12.6 Music Glue reserves the right to change this Agreement at any time on 7 days’ written notice, and you will be deemed to have accepted any changes if you continue to use the Direct Service or any other services provided by us after such notice period. The amended Agreement will not apply to any Item already on sale via the Direct Service prior to the date on which the terms of the amended Agreement takes effect.
12.7 You acknowledge that we may use third parties to provide all or part of the services outlined in this Agreement.
12.8 If you breach this Agreement and we do not take any action against you we shall still be entitled to use our rights and remedies at a later stage or in any other situation where you breach this Agreement.

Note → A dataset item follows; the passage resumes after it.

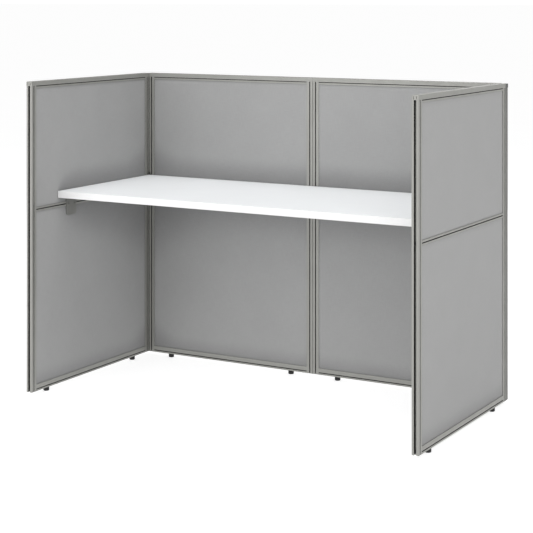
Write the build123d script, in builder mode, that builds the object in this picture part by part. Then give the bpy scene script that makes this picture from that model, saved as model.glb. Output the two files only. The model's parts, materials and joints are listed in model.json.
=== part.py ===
from build123d import *

import os

# A three-sided study carrel: four identical panels round a desk.
# Millimetres. X to the right, Y to the back, Z up. The origin is on the floor, at the middle of the
# footprint. Each panel is a framed fabric screen on two levelling feet.

os.makedirs("parts", exist_ok=True)

# ---- driving dimensions -------------------------------------------------------------------------

PANEL_PITCH = 762.0  # 30 in, the room one panel takes up along its wall
PANEL_HEIGHT = 1143.0  # 45 in, without the feet
PANEL_THICK = 25.4
JOINT_GAP = 0.5  # open line where two pieces of frame stand end to end
FLOOR_GAP = 15.0  # frame to floor with the feet screwed home

DESK_TOP = 739.6
DESK_THICK = 25.4
DESK_DEPTH = 606.0  # front of the edge band to the back edge
DESK_SIDE_GAP = 1.0
DESK_BACK_GAP = 1.0
EDGE_BAND = 2.0
BAND_EASE = 0.8

# Frame sections
STILE_WIDTH = 26.5
CAP_HEIGHT = 16.0
TOP_RAIL_DROP = 25.5  # top of the panel to the lower edge of the top rail
MIDDLE_RAIL = 17.0
MIDDLE_RAIL_Z = 685.7  # centre line above the floor
BOTTOM_RAIL = 24.5
GROOVE_DEPTH = 5.0
STILE_GROOVE = 4.2
STILE_GROOVE_AT = 12.4  # from the outer end to the middle of the groove
TOP_GROOVE = 2.8
MIDDLE_GROOVE = 3.6
BOTTOM_GROOVE = 3.4
BOTTOM_GROOVE_AT = 7.6
EDGE_ROUND = 2.0

# Top cap
CAP_PLATE = 4.0
CAP_CELL_AT = 5.2  # middle of each narrow hollow cell, either side of the cap's core
CAP_CELL_WIDTH = 1.3
CAP_CELL_HEIGHT = 9.5
TONGUE_LENGTH = 600.0
TONGUE_WIDTH = 5.0
TONGUE_DEPTH = 3.0
TONGUE_CLEAR = 0.4

# Channels that hold the tiles
CHANNEL_WIDTH = 21.8
STILE_CHANNEL = 8.0
TOP_CHANNEL = 3.5
MIDDLE_CHANNEL = 4.5
BOTTOM_CHANNEL = 5.0
TENON_CLEAR = 0.3
TILE_THICK = 21.2
TILE_GRIP = 6.0  # how far a tile reaches into each stile
TILE_PLAY = 0.4

# End slots and the strips that join panels through them
SLOT_MOUTH = 8.5
SLOT_LIP = 2.4
SLOT_CAVITY = 13.5
SLOT_DEPTH = 9.0
POST_CAVITY = 12.0
POST_SLOT_DEPTH = 5.4
STRIP_WEB = 8.1
STRIP_HEAD = 11.6
STRIP_HEAD_NEAR = 2.8  # from the joint face to the near side of the strip's head
STRIP_HEAD_FAR = 5.3
STRIP_END_CLEAR = 5.0

# Corner posts
POST_SHOULDER = 5.3  # flush strip beside each panel
POST_STEP = 1.0  # outer faces stand back by this
POST_BORE = 8.0
POST_BORE_IN = 15.5  # from each panel face to the middle of the post's bore
POST_CAP_HEIGHT = 14.5
POST_CAP_CHAMFER = 1.0
POST_PLUG = 7.8
POST_PLUG_LENGTH = 12.0

# Screws
SCREW_SHANK = 3.3
SCREW_PORT = 3.4
SCREW_HEAD = 5.8
SCREW_HEAD_HEIGHT = 2.4
SCREW_LENGTH = 30.0
BRACKET_SCREW = 4.2
BRACKET_HOLE = 4.4
BRACKET_SCREW_LENGTH = 16.0
BRACKET_HOLE_DEPTH = 17.0
BRACKET_HEAD = 8.0
CROSS_LENGTH = 0.6  # of the head's diameter
CROSS_WIDTH = 0.9
CROSS_DEPTH = 1.3

# Desk brackets
BRACKET_PLATE = 3.0
BRACKET_WIDTH = 60.0
BRACKET_DROP = 71.2
BRACKET_REACH = 45.0
BRACKET_AT = 235.7  # front edge of a side panel to the middle of its bracket
BRACKET_HOLES = 36.0
BRACKET_HOLE_REACH = 28.0
CENTRE_BRACKET_WIDTH = 180.0
CENTRE_BRACKET_HOLES = 140.0
BEND_RADIUS = 3.0
CORNER_ROUND = 8.0

# Levelling feet
FOOT_INSET = 101.6  # 4 in from each panel end
PAD_RADIUS = 11.0
PAD_HEIGHT = 10.5
PAD_ROUND = 3.0
PAD_TOP_ROUND = 1.0
BALL_RADIUS = 4.5
BALL_HEIGHT = 5.6
NECK_RADIUS = 3.0
RUNNING_CLEAR = 0.06
COLLAR_FLATS = 19.0
COLLAR_BOTTOM = 10.6
COLLAR_TOP = 14.6
STEM_RADIUS = 4.0
STEM_CHAMFER = 0.8
STEM_TOP = 33.5
STEM_HOLE = 4.3
NUT_FLATS = 13.0
NUT_POCKET_FLATS = 13.3
NUT_HEIGHT = 6.5
NUT_POCKET = 8.0

# ---- sizes that follow ---------------------------------------------------------------------------

PANEL_WIDTH = PANEL_PITCH - JOINT_GAP
HALF_THICK = PANEL_THICK / 2
FRAME_BOTTOM = FLOOR_GAP
FRAME_TOP = FLOOR_GAP + PANEL_HEIGHT
STILE_TOP = FRAME_TOP - CAP_HEIGHT
FRONT_Y = -(PANEL_PITCH + PANEL_THICK) / 2
BACK_FACE_Y = FRONT_Y + PANEL_PITCH  # front face of the back panels
BACK_MID_Y = BACK_FACE_Y + HALF_THICK
SIDE_FACE_X = PANEL_PITCH  # inner face of the right panel
SIDE_MID_X = SIDE_FACE_X + HALF_THICK
POST_BORE_X = SIDE_FACE_X + POST_BORE_IN
POST_BORE_Y = BACK_FACE_Y + POST_BORE_IN
DESK_BOTTOM = DESK_TOP - DESK_THICK
DESK_BACK_Y = BACK_FACE_Y - DESK_BACK_GAP
DESK_FRONT_Y = DESK_BACK_Y - DESK_DEPTH
DESK_HALF_WIDTH = SIDE_FACE_X - DESK_SIDE_GAP
GROOVE_FLOOR = HALF_THICK - GROOVE_DEPTH
TENON = STILE_CHANNEL - TENON_CLEAR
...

12.9 All notices from you to us must be sent by email to email@example.com in the first instance; notices from us to you may be sent to the email address to which your Merchant Account is registered. Any notice sent to us by email shall only be valid if receipt thereof is acknowledged by us in writing; if you do not receive a confirmation email within 24 hours then you may notify us by post at Unit 312, 53/79, Highgate Road, London, NW5 1TL, United Kingdom.
12.10 You may not assign the benefit of this Agreement without the prior written consent of Music Glue.
12.11 This Agreement is not intended to be for the benefit of and shall not be exercisable by any person under the Contracts (Rights of Third Parties) Act 1999 or otherwise.
12.12 If any part of this Agreement is held to be unenforceable, then that part shall be deemed to be deleted from the Agreement, and the validity, legality or enforceability of the remainder shall be unaffected.
12.13 This Agreement shall be governed by the law of England and Wales, and you and Music Glue irrevocably submit to the exclusive jurisdiction of the courts of England and Wales.